» Exercise:
Could you copy every line from the material below in which "bodies" appears?

+---+

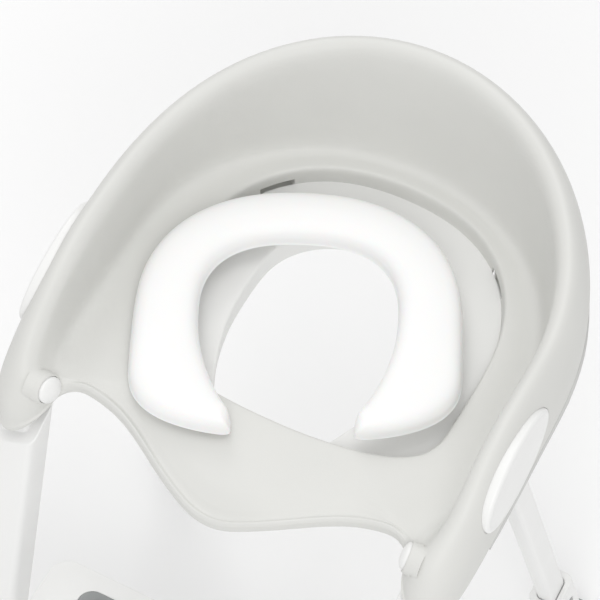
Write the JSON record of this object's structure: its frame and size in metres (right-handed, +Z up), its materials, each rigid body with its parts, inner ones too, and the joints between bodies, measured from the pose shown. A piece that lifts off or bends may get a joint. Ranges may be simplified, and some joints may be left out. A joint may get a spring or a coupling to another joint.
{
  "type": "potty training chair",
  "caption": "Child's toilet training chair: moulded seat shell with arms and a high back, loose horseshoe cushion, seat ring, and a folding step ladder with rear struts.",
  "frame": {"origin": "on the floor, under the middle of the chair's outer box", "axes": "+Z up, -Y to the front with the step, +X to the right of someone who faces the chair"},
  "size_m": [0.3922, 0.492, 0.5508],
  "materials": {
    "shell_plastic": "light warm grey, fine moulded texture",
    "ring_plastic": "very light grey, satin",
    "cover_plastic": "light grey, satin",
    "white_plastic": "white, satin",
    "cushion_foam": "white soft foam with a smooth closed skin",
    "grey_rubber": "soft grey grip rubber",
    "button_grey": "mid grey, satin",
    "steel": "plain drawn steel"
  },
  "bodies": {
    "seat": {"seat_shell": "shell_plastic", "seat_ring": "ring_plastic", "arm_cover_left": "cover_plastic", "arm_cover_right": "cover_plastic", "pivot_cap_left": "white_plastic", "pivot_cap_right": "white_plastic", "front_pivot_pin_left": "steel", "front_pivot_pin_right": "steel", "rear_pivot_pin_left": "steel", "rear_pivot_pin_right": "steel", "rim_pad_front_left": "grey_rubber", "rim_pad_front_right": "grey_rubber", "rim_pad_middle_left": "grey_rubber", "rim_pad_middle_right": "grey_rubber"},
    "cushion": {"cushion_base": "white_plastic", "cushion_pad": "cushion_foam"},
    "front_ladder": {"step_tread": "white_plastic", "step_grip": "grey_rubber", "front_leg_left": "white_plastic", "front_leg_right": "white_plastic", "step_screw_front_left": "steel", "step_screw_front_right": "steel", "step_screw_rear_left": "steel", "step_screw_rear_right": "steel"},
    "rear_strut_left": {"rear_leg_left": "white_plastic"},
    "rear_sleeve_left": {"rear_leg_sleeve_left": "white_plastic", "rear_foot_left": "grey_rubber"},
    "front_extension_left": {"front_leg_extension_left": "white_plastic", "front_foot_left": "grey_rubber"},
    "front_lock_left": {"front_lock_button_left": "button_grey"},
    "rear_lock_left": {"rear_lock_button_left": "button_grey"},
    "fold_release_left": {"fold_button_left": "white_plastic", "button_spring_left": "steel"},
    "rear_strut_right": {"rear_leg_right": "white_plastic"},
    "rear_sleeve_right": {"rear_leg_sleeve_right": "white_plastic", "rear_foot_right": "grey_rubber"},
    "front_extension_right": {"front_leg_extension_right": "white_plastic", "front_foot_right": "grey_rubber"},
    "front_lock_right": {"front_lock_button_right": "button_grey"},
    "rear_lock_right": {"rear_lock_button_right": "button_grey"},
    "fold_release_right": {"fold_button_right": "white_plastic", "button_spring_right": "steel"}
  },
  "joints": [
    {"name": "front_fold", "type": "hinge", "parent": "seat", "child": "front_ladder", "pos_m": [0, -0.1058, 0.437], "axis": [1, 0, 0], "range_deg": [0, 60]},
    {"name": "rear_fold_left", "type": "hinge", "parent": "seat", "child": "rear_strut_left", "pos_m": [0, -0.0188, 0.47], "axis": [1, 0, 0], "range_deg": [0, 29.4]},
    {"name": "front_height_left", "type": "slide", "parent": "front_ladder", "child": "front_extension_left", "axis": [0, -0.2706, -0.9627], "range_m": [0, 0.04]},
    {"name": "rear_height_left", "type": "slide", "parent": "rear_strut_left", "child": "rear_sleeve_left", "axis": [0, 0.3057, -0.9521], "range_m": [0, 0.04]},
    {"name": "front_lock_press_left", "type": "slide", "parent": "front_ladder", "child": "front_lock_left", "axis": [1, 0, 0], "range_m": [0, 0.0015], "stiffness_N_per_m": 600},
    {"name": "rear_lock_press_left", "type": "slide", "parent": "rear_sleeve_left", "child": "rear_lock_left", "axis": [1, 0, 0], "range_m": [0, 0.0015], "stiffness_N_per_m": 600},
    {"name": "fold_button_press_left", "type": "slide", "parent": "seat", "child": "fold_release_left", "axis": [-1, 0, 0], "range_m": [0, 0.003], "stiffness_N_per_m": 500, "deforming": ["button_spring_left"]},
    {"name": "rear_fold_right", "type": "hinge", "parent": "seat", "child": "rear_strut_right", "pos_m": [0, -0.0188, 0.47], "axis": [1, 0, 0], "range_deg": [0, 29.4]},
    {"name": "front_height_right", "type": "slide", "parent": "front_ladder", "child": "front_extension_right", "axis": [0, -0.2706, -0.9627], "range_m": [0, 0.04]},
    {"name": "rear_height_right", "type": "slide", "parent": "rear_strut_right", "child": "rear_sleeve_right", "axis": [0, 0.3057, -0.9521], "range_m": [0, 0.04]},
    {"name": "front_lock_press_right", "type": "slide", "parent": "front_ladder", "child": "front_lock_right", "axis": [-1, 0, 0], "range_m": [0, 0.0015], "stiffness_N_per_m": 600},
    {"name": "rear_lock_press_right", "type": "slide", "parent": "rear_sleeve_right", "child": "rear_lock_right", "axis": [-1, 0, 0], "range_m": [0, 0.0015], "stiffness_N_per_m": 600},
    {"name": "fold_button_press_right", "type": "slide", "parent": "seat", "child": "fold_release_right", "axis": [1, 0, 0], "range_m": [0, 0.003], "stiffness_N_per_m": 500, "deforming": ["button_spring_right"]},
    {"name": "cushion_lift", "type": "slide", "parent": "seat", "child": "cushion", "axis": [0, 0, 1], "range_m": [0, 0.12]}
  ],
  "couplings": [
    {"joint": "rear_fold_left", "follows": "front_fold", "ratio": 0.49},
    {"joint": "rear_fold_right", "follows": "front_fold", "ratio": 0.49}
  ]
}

+---+

» Solution to this task:
Write the JSON record of this object's structure: its frame and size in metres (right-handed, +Z up), its materials, each rigid body with its parts, inner ones too, and the joints between bodies, measured from the pose shown. A piece that lifts off or bends may get a joint. Ranges may be simplified, and some joints may be left out. A joint may get a spring or a coupling to another joint.
  "bodies": {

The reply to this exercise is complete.